Eu não queria acreditar. No fundo, esperei que ele me dissesse o oposto do que eu pressentia. Se essa coisa de Orkut não existisse, talvez eu nunca soubesse.
Ele não era da minha turma. Era bagunceiro e não gostava de estudar. Mas sorria pra mim com vergonha. E quando queria me deixar constrangida na frente de todos, me chamava de branquinha, que é como minha mãe fazia. Meninos! Lembro dele batendo a régua na mão. Lembro dele cantando samba. Lembro de alguns jogos de futebol. Ele vermelho. Lembro de pouca coisa.
Nossas mães eram amigas. Conversavam na saída do colégio. Esperavam por nós. Mesma série. Os carros parados em fila dupla de vez em quando. Fala tchau pro seu amigo! Vocês não se falam na sala de aula?
A mãe dele era bonita e tinha um carrão. O cabelo comprido e loiro que pude rever nas fotos do álbum do irmão dele na internet. Ela continua bonita e ele seria tio. Mãe, olha só! Uma foto do primeiro a aniversário da neta dela! Cadê ele? Deve estar em Londres. Todo mundo vai pra Londres.

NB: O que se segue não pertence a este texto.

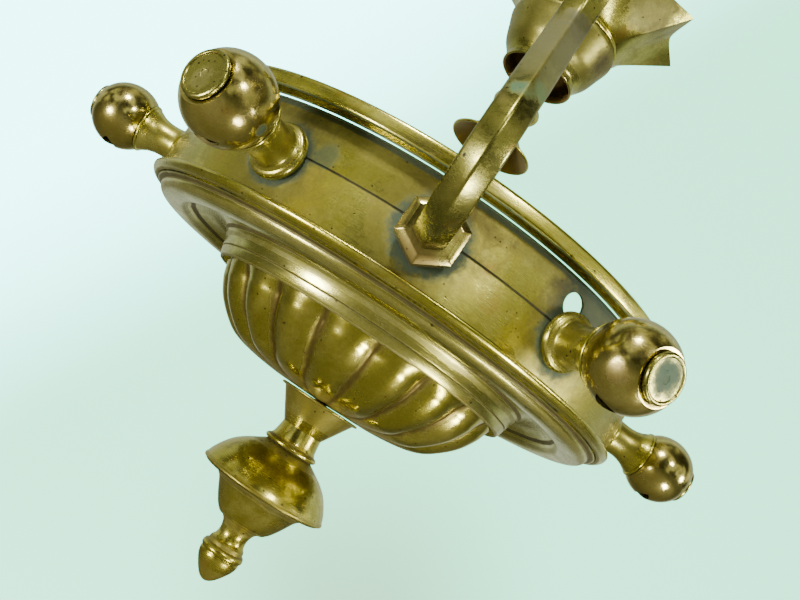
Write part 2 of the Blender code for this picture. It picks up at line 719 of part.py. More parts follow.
def arm_tube():
    """Six-sided tube swept along the path, with a corner on the outside of each bend."""
    path = [p * DRUM_R for p in smooth_path(arm_path(), 2)]
    corner = ARM_AF / 2.0 / math.cos(math.pi / 6.0)
    bore = ARM_BORE_AF / 2.0 / math.cos(math.pi / 6.0)
    points = []
    for radius in (corner, bore):
        for k, here in enumerate(path):
            ahead = path[min(k + 1, len(path) - 1)] - path[max(k - 1, 0)]
            along = ahead.normalized()
            if k == 0:
                along = Vector((math.cos(DROOP), -math.sin(DROOP)))
            if k == len(path) - 1:
                along = Vector((0.0, 1.0))
            normal = Vector((-along.y, along.x))
            for i in range(6):
                a = math.pi / 3.0 * i
                spot = here + normal * radius * math.cos(a)
                points.append((radius * math.sin(a), -spot.x, spot.y))
    rows = len(path)
    faces = []
    for shell in (0, rows * 6):
        for k in range(rows - 1):
            for i in range(6):
                j = (i + 1) % 6
                low = shell + k * 6
                faces.append([low + i, low + j, low + 6 + j, low + 6 + i])
    for k in (0, rows - 1):
        for i in range(6):
            j = (i + 1) % 6
            faces.append([k * 6 + i, k * 6 + j, rows * 6 + k * 6 + j, rows * 6 + k * 6 + i])
    node("arm_tube", mesh_of("arm_tube", points, faces), BRASS, 0.34, LEVEL, 25.0)


def seat_nut_mesh():
    """Nut with a round collar at the wall and wide bevels round its outer face."""
    corner = SEAT_NUT_AF / 2.0 / math.cos(math.pi / 6.0)
    flat = math.cos(math.pi / 6.0)
    low = FLANGE_BACK
    mid = SEAT_COLLAR_T
    high = SEAT_COLLAR_T + SEAT_NUT_T
    bore = FEED_R + GAP
    rows = [
        (bore, low, False), (SEAT_COLLAR_R, low, False), (SEAT_COLLAR_R, mid, False), (corner, mid, True),
        (corner, high - SEAT_BEVEL * 0.75, True), (corner - SEAT_BEVEL / flat, high, True), (bore, high, False),
    ]
    steps = 12
    points = []
    for r, z, six in rows:
        for i in range(steps):
            a = 2.0 * math.pi * i / steps
            rr = r
            if six:
                rr = r * flat / math.cos(a % (math.pi / 3.0) - math.pi / 6.0)
            points.append((rr * math.sin(a), rr * math.cos(a), z))
    faces = []
    for row in range(len(rows)):
        below = row * steps
        above = (row + 1) % len(rows) * steps
        for i in range(steps):
            j = (i + 1) % steps
            faces.append([below + i, below + j, above + j, above + i])
    return mesh_of("seat_nut", points, faces)


def seats(saddle):
    nut = seat_nut_mesh()
    for i, bearing in enumerate(SEAT_BEARINGS):
        name = "arm_nut" if i == 0 else f"seat_nut_{i + 1}"
        cut(node(name, nut, BRASS, 0.3, seat_frame(bearing, ARM_SHARE), 25.0), saddle)
    low = SEAT_COLLAR_T + SEAT_NUT_T * 0.4 + GAP
    high = SEAT_COLLAR_T + SEAT_NUT_T + 0.009
    outline = [
        (NIPPLE_BORE_R, low), (FEED_R, low), (FEED_R, high - 0.0007), (FEED_R - 0.0007, high),
        (NIPPLE_BORE_R, high),
    ]
    mesh = revolve("seat_nipple", outline, SMALL)
    for i in (1, 2):
        node(f"seat_nipple_{i + 1}", mesh, DARK_BRASS, 0.45, seat_frame(SEAT_BEARINGS[i], ARM_SHARE))


def cock_frame():
    """At the key's axis: Z up the arm's end, -Y away from the stem."""
    end = arm_path()[-1]
    height = end[1] * DRUM_R + GAP + COCK_H * 0.5
    return LEVEL @ Matrix.Translation((0.0, -ARM_REACH, height))


def cock_body():
    half = COCK_H / 2.0
    outline = [
        (0.0, -half), (COCK_NECK_R + 0.0008, -half), (COCK_NECK_R + 0.0016, -half + 0.0012),
        (COCK_NECK_R + 0.0016, -half + 0.0040), (COCK_NECK_R - 0.0006, -half + 0.0056),
    ]
    outline += arc((0.0, 0.0), COCK_R, -45.0, 45.0, 6)
    outline += [
        (COCK_NECK_R - 0.0010, half - 0.0070), (COCK_NECK_R - 0.0010, half - 0.0040),
        (COCK_NECK_R + 0.0006, half - 0.0028), (COCK_NECK_R + 0.0006, half - 0.0008),
        (COCK_NECK_R - 0.0002, half), (0.0, half),
    ]
    body = node("cock_body", revolve("cock_body", outline, 16), BRASS, 0.33, cock_frame())
    across = cock_frame() @ Matrix.Rotation(math.radians(90.0), 4, "X")
    bore(body, "key_bore", KEY_R + GAP, -COCK_R * 2.0, COCK_R * 2.0, across, 16)
    bore(body, "flat_front", COCK_R * 1.6, COCK_R - 0.0014, COCK_R * 2.0, across)
    bore(body, "flat_back", COCK_R * 1.6, -COCK_R * 2.0, 0.0014 - COCK_R, across)
    bore(body, "nipple_socket", NIPPLE_R - 0.0010 + GAP, half - 0.0060, half * 2.0, cock_frame())


def cock_key():
    """Round plug across the body with a flat oval thumb-piece on its outer end."""
    reach = COCK_R - 0.0014
    plug = rod_mesh("cock_key", KEY_R, -reach + GAP, reach + 0.0045, 16)
    rounded = []
    half_w = KEY_PADDLE_W / 2.0
    half_l = KEY_PADDLE_L / 2.0
    for i in range(20):
        a = 2.0 * math.pi * i / 20
        waist = 1.0 - 0.22 * math.cos(2.0 * a) ** 2 * abs(math.sin(a)) ** 0.5
        rounded.append((half_w * math.sin(a) * waist, half_l * math.cos(a)))
    low = reach + 0.0035
    high = low + KEY_PADDLE_T
    points = [(x, y, low) for x, y in rounded] + [(x, y, high) for x, y in rounded]
    faces = [list(range(20)), list(range(20, 40))]
    for i in range(20):
        j = (i + 1) % 20
        faces.append([i, j, 20 + j, 20 + i])
    paddle = mesh_of("paddle", points, faces)
    frame = cock_frame() @ Matrix.Rotation(math.radians(90.0), 4, "X")
    key = node("cock_key", plug, PALE_BRASS, 0.35, frame)
    tool = cutter("paddle", paddle, frame)
    join = cut(key, tool)
    join.operation = "UNION"
    screw = [
        (0.0, -reach - 0.0042), (KEY_SCREW_R - 0.0012, -reach - 0.0042), (KEY_SCREW_R - 0.0004, -reach - 0.0034),
        (KEY_SCREW_R - 0.0004, -reach - 0.0018), (KEY_SCREW_R + 0.0008, -reach - 0.0014),
        (KEY_SCREW_R + 0.0008, -reach - GAP), (0.0, -reach - GAP),
    ]
    head = node("key_screw", revolve("key_screw", screw, SMALL), DARK_BRASS, 0.4, frame)
    notch = mesh_of("notch", [(x, y, z) for z in (-reach - 0.006, -reach - 0.0034)
                              for x, y in ((-0.0005, -0.01), (0.0005, -0.01), (0.0005, 0.01), (-0.0005, 0.01))],
                    [[0, 1, 2, 3], [4, 5, 6, 7], [0, 1, 5, 4], [1, 2, 6, 5], [2, 3, 7, 6], [3, 0, 4, 7]])
    cut(head, cutter("notch", notch, frame))


def end_nipple():
    """Open threaded nipple in the top of the cock; the threads are fine grooves."""
    half = COCK_H / 2.0
    low = half - 0.0060 + GAP
    high = half + NIPPLE_L
    r = NIPPLE_R - 0.0010
    outline = [(NIPPLE_BORE_R, low), (r, low), (r, half + 0.0004), (NIPPLE_R, half + 0.0010)]
    turns = 4
    pitch = (high - 0.0012 - half - 0.0014) / turns
    for i in range(turns):
        z = half + 0.0014 + pitch * i
        outline += [(NIPPLE_R, z), (NIPPLE_R - 0.0005, z + pitch * 0.5)]
    outline += [(NIPPLE_R, high - 0.0012), (NIPPLE_R - 0.0008, high), (NIPPLE_BORE_R, high)]
    node("end_nipple", revolve("end_nipple", outline, SMALL), PALE_BRASS, 0.4, cock_frame(), 25.0)


def build():
    clear_scene()
    for make in (ceiling_plate, ceiling_canopy, stem_pipe, crown_lock_nut, star_crown, crown_ring,
                 upper_slip_bell, lower_slip_bell, stem_coupling, gas_hub, feed_pipes, drum_wall,
                 drum_astragal, top_rim, lower_pan, fluted_bowl, tie_rod, finial_neck, finial_dome,
                 finial_cup, finial_acorn, arm_tube, cock_body, cock_key, end_nipple):
        make()
    saddle = wall_saddle()
    ball_outlets(saddle)
    seats(saddle)


build()
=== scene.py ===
"""Looks of a hanging brass gas chandelier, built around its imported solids.

Metres, +Z up, origin in the middle of the ceiling plate's top face, fitted arm towards -Y.
Heights given as a share of the drum's radius are counted from the drum's lower edge.
"""

import math

import bmesh
import bpy
from mathutils import Matrix, Vector


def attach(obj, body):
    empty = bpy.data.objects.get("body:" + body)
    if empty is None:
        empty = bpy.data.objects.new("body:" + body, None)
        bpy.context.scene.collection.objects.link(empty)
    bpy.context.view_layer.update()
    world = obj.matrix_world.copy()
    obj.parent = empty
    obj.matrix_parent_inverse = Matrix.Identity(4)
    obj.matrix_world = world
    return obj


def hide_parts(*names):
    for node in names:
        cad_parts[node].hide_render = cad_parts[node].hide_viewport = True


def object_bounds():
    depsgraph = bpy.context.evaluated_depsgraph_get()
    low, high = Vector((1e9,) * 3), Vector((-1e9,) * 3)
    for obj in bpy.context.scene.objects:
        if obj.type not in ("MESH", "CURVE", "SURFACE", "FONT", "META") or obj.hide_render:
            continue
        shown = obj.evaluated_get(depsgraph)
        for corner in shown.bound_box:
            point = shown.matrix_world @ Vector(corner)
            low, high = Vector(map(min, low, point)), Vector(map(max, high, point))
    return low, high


bl_info = {
    "name": "Brass Gas Chandelier",
    "version": (1, 0, 0),
    "blender": (4, 5, 0),
    "location": "View3D > Sidebar > Chandelier",
    "description": "Builds the finished pieces, brass finishes and stage of a hanging gas chandelier",
    "category": "Object",
}

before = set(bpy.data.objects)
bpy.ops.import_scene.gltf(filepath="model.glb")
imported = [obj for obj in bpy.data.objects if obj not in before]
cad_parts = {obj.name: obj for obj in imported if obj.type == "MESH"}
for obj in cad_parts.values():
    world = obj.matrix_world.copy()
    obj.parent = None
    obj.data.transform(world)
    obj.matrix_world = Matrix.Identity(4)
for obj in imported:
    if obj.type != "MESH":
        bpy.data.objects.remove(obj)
CAD_BOX = [list(corner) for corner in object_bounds()]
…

Nos últimos dias a minha mãe vinha insistindo para procurá-los. Sinto tanto a falta da minha amiga. Como será que ela está? Vocês falam tanto desse Orkut, mas não usam pra nada! E eu já pensei que se tudo estivesse normal, do jeito que os deixamos ou que eles nos deixaram – estaria normal e só. Trocaríamos umas mensagens. Casou? Virou pai? Médico? Vem pra cá qualquer dia e a gente sai. Tudo normal. Mas não estava.
Se lembro de tão pouco, por que que chorei quando soube da verdade? Londres nunca existiu, não é? Você também não era o fotógrafo da foto da sua sobrinha. Sua mãe ficou bem? Lógico que não. Você se lembra do Alan, seu amigo? A mesma história, dez anos antes. Manda lembranças por mim?
Estamos aqui. De onde só saio quando chegar a minha vez. Espero que não tão cedo. Já faço uma idéia de como será. Enquanto espero, escrevo algumas bobagens pra passar esse tempo. E tomara que alguém perca o seu lendo. E tomara que sirva pra alguma coisa. Porque tudo é tão curto. Quando nos damos conta, temos 30 anos e nenhuma foto da viagem dos sonhos. Porque ela não aconteceu. Quando acordamos, já se passaram seis meses e você ainda não disse como ele estava bonito usando um gorro de lã naquela noite. Não quero de repente, me deparar com o quarto de um hospital e três meses de vida.
Vou desligar meu computador. Entrar no banho. Deixar minhas lágrimas se confundirem com a água do chuveiro. E vou pra rua. Preencher a vida com melhores instantes. Chega de cadeira. Peciso participar mais do tempo. Querido amigo, fique em paz. Se puder olhar por mim de vez em quando, eu deixo você me chamar de branquinha de novo. Sorrindo. Na tristeza de minhas poucas lembranças.